* BEGIN *

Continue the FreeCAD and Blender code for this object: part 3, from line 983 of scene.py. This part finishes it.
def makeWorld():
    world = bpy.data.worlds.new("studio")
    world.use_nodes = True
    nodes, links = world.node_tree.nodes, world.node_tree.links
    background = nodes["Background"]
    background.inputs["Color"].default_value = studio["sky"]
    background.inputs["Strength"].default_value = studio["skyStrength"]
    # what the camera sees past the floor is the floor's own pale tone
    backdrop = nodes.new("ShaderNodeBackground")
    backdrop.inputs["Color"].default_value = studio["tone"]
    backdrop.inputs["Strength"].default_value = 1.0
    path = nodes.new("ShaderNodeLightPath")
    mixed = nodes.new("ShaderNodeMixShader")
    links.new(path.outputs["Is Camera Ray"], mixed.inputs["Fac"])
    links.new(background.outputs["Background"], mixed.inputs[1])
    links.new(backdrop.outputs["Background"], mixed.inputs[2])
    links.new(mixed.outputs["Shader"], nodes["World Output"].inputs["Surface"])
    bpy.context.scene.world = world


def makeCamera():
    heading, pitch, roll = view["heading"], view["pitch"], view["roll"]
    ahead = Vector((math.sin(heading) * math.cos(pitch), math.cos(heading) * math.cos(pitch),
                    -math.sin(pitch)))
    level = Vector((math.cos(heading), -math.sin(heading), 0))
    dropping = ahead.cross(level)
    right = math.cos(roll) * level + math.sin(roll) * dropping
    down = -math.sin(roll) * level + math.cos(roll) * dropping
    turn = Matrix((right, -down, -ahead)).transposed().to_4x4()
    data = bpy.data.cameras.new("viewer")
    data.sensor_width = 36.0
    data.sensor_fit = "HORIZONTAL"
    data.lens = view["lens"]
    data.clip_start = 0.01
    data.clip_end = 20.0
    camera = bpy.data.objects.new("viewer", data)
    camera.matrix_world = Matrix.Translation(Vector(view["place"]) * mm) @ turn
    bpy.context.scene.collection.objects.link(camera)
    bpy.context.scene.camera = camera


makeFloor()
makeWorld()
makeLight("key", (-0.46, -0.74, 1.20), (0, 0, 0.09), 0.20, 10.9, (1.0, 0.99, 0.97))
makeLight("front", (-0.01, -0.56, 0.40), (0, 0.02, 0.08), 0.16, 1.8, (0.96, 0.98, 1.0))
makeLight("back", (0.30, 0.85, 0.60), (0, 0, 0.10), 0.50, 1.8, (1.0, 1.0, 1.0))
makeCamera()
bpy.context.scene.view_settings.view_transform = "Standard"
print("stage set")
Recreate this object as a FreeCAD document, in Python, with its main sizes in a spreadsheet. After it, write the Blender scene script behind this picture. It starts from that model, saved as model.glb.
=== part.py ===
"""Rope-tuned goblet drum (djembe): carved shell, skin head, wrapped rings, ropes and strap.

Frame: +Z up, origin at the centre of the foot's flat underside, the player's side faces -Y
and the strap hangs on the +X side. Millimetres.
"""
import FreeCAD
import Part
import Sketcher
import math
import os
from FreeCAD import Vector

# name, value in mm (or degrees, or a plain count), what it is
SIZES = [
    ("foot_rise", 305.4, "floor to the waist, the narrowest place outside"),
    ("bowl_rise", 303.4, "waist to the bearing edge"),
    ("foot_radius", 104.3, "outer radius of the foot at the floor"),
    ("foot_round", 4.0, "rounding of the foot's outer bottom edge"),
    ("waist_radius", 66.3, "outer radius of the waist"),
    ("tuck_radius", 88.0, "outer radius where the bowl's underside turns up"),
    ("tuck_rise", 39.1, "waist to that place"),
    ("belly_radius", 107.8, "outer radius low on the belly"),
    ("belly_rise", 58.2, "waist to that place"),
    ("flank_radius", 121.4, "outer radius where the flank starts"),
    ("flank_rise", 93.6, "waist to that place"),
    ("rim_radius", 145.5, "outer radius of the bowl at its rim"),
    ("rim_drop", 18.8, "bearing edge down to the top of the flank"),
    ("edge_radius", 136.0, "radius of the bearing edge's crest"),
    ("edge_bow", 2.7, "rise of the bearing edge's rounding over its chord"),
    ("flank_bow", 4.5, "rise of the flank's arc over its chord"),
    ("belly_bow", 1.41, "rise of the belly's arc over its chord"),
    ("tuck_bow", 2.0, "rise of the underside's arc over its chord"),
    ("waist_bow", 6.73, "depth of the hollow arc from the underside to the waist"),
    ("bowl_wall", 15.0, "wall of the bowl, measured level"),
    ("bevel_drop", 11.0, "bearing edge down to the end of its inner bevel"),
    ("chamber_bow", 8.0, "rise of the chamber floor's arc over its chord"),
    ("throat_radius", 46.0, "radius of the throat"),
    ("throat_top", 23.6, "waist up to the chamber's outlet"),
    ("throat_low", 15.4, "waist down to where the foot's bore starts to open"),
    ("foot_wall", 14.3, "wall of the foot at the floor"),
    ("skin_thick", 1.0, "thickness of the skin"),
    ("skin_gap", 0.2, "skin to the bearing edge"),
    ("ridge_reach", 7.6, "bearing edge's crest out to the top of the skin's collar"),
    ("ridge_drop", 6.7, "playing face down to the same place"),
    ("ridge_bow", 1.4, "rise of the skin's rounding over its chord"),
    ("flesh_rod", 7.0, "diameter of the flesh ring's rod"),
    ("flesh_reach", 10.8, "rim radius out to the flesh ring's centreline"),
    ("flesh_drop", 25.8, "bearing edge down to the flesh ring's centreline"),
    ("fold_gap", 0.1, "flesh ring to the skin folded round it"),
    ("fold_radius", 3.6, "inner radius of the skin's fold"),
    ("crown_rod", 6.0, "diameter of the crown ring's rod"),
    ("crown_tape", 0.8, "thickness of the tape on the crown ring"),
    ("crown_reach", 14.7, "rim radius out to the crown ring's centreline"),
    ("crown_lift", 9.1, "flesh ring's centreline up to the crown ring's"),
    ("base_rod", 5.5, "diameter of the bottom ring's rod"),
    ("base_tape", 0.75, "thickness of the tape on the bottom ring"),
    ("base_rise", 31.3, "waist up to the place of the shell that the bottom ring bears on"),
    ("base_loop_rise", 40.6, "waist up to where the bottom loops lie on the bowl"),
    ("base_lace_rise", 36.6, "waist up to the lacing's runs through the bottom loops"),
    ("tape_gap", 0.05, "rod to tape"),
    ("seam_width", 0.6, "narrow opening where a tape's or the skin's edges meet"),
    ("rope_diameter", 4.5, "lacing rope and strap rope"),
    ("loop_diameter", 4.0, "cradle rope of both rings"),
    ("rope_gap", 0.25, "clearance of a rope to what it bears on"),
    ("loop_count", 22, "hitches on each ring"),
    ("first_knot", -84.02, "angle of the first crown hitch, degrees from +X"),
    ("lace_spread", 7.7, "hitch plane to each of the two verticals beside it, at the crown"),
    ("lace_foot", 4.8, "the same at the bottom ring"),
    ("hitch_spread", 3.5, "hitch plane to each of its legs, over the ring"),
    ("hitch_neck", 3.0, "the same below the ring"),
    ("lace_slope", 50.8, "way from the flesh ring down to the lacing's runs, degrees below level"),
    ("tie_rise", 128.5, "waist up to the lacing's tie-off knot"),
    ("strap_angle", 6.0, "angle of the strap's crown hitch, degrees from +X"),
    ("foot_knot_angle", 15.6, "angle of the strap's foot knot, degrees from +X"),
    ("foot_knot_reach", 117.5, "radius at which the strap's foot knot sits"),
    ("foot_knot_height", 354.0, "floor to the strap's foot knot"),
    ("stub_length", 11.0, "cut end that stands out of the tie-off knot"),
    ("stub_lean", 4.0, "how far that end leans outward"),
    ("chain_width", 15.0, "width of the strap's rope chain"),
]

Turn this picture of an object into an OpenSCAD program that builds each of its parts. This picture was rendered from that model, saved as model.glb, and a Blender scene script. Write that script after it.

* END *

■ **Problem to work on**: Quote all the records exactly, please, leaving none out.

■ **Result for this exercise**:
Continue the FreeCAD and Blender code for this object: part 3, from line 983 of scene.py. This part finishes it.
def makeWorld():
    world = bpy.data.worlds.new("studio")
    world.use_nodes = True
    nodes, links = world.node_tree.nodes, world.node_tree.links
    background = nodes["Background"]
    background.inputs["Color"].default_value = studio["sky"]
    background.inputs["Strength"].default_value = studio["skyStrength"]
    # what the camera sees past the floor is the floor's own pale tone
    backdrop = nodes.new("ShaderNodeBackground")
    backdrop.inputs["Color"].default_value = studio["tone"]
    backdrop.inputs["Strength"].default_value = 1.0
    path = nodes.new("ShaderNodeLightPath")
    mixed = nodes.new("ShaderNodeMixShader")
    links.new(path.outputs["Is Camera Ray"], mixed.inputs["Fac"])
    links.new(background.outputs["Background"], mixed.inputs[1])
    links.new(backdrop.outputs["Background"], mixed.inputs[2])
    links.new(mixed.outputs["Shader"], nodes["World Output"].inputs["Surface"])
    bpy.context.scene.world = world


def makeCamera():
    heading, pitch, roll = view["heading"], view["pitch"], view["roll"]
    ahead = Vector((math.sin(heading) * math.cos(pitch), math.cos(heading) * math.cos(pitch),
                    -math.sin(pitch)))
    level = Vector((math.cos(heading), -math.sin(heading), 0))
    dropping = ahead.cross(level)
    right = math.cos(roll) * level + math.sin(roll) * dropping
    down = -math.sin(roll) * level + math.cos(roll) * dropping
    turn = Matrix((right, -down, -ahead)).transposed().to_4x4()
    data = bpy.data.cameras.new("viewer")
    data.sensor_width = 36.0
    data.sensor_fit = "HORIZONTAL"
    data.lens = view["lens"]
    data.clip_start = 0.01
    data.clip_end = 20.0
    camera = bpy.data.objects.new("viewer", data)
    camera.matrix_world = Matrix.Translation(Vector(view["place"]) * mm) @ turn
    bpy.context.scene.collection.objects.link(camera)
    bpy.context.scene.camera = camera


makeFloor()
makeWorld()
makeLight("key", (-0.46, -0.74, 1.20), (0, 0, 0.09), 0.20, 10.9, (1.0, 0.99, 0.97))
makeLight("front", (-0.01, -0.56, 0.40), (0, 0.02, 0.08), 0.16, 1.8, (0.96, 0.98, 1.0))
makeLight("back", (0.30, 0.85, 0.60), (0, 0, 0.10), 0.50, 1.8, (1.0, 1.0, 1.0))
makeCamera()
bpy.context.scene.view_settings.view_transform = "Standard"
print("stage set")
Recreate this object as a FreeCAD document, in Python, with its main sizes in a spreadsheet. After it, write the Blender scene script behind this picture. It starts from that model, saved as model.glb.
=== part.py ===
"""Rope-tuned goblet drum (djembe): carved shell, skin head, wrapped rings, ropes and strap.

Frame: +Z up, origin at the centre of the foot's flat underside, the player's side faces -Y
and the strap hangs on the +X side. Millimetres.
"""
import FreeCAD
import Part
import Sketcher
import math
import os
from FreeCAD import Vector

# name, value in mm (or degrees, or a plain count), what it is
SIZES = [
    ("foot_rise", 305.4, "floor to the waist, the narrowest place outside"),
    ("bowl_rise", 303.4, "waist to the bearing edge"),
    ("foot_radius", 104.3, "outer radius of the foot at the floor"),
    ("foot_round", 4.0, "rounding of the foot's outer bottom edge"),
    ("waist_radius", 66.3, "outer radius of the waist"),
    ("tuck_radius", 88.0, "outer radius where the bowl's underside turns up"),
    ("tuck_rise", 39.1, "waist to that place"),
    ("belly_radius", 107.8, "outer radius low on the belly"),
    ("belly_rise", 58.2, "waist to that place"),
    ("flank_radius", 121.4, "outer radius where the flank starts"),
    ("flank_rise", 93.6, "waist to that place"),
    ("rim_radius", 145.5, "outer radius of the bowl at its rim"),
    ("rim_drop", 18.8, "bearing edge down to the top of the flank"),
    ("edge_radius", 136.0, "radius of the bearing edge's crest"),
    ("edge_bow", 2.7, "rise of the bearing edge's rounding over its chord"),
    ("flank_bow", 4.5, "rise of the flank's arc over its chord"),
    ("belly_bow", 1.41, "rise of the belly's arc over its chord"),
    ("tuck_bow", 2.0, "rise of the underside's arc over its chord"),
    ("waist_bow", 6.73, "depth of the hollow arc from the underside to the waist"),
    ("bowl_wall", 15.0, "wall of the bowl, measured level"),
    ("bevel_drop", 11.0, "bearing edge down to the end of its inner bevel"),
    ("chamber_bow", 8.0, "rise of the chamber floor's arc over its chord"),
    ("throat_radius", 46.0, "radius of the throat"),
    ("throat_top", 23.6, "waist up to the chamber's outlet"),
    ("throat_low", 15.4, "waist down to where the foot's bore starts to open"),
    ("foot_wall", 14.3, "wall of the foot at the floor"),
    ("skin_thick", 1.0, "thickness of the skin"),
    ("skin_gap", 0.2, "skin to the bearing edge"),
    ("ridge_reach", 7.6, "bearing edge's crest out to the top of the skin's collar"),
    ("ridge_drop", 6.7, "playing face down to the same place"),
    ("ridge_bow", 1.4, "rise of the skin's rounding over its chord"),
    ("flesh_rod", 7.0, "diameter of the flesh ring's rod"),
    ("flesh_reach", 10.8, "rim radius out to the flesh ring's centreline"),
    ("flesh_drop", 25.8, "bearing edge down to the flesh ring's centreline"),
    ("fold_gap", 0.1, "flesh ring to the skin folded round it"),
    ("fold_radius", 3.6, "inner radius of the skin's fold"),
    ("crown_rod", 6.0, "diameter of the crown ring's rod"),
    ("crown_tape", 0.8, "thickness of the tape on the crown ring"),
    ("crown_reach", 14.7, "rim radius out to the crown ring's centreline"),
    ("crown_lift", 9.1, "flesh ring's centreline up to the crown ring's"),
    ("base_rod", 5.5, "diameter of the bottom ring's rod"),
    ("base_tape", 0.75, "thickness of the tape on the bottom ring"),
    ("base_rise", 31.3, "waist up to the place of the shell that the bottom ring bears on"),
    ("base_loop_rise", 40.6, "waist up to where the bottom loops lie on the bowl"),
    ("base_lace_rise", 36.6, "waist up to the lacing's runs through the bottom loops"),
    ("tape_gap", 0.05, "rod to tape"),
    ("seam_width", 0.6, "narrow opening where a tape's or the skin's edges meet"),
    ("rope_diameter", 4.5, "lacing rope and strap rope"),
    ("loop_diameter", 4.0, "cradle rope of both rings"),
    ("rope_gap", 0.25, "clearance of a rope to what it bears on"),
    ("loop_count", 22, "hitches on each ring"),
    ("first_knot", -84.02, "angle of the first crown hitch, degrees from +X"),
    ("lace_spread", 7.7, "hitch plane to each of the two verticals beside it, at the crown"),
    ("lace_foot", 4.8, "the same at the bottom ring"),
    ("hitch_spread", 3.5, "hitch plane to each of its legs, over the ring"),
    ("hitch_neck", 3.0, "the same below the ring"),
    ("lace_slope", 50.8, "way from the flesh ring down to the lacing's runs, degrees below level"),
    ("tie_rise", 128.5, "waist up to the lacing's tie-off knot"),
    ("strap_angle", 6.0, "angle of the strap's crown hitch, degrees from +X"),
    ("foot_knot_angle", 15.6, "angle of the strap's foot knot, degrees from +X"),
    ("foot_knot_reach", 117.5, "radius at which the strap's foot knot sits"),
    ("foot_knot_height", 354.0, "floor to the strap's foot knot"),
    ("stub_length", 11.0, "cut end that stands out of the tie-off knot"),
    ("stub_lean", 4.0, "how far that end leans outward"),
    ("chain_width", 15.0, "width of the strap's rope chain"),
]

Turn this picture of an object into an OpenSCAD program that builds each of its parts. This picture was rendered from that model, saved as model.glb, and a Blender scene script. Write that script after it.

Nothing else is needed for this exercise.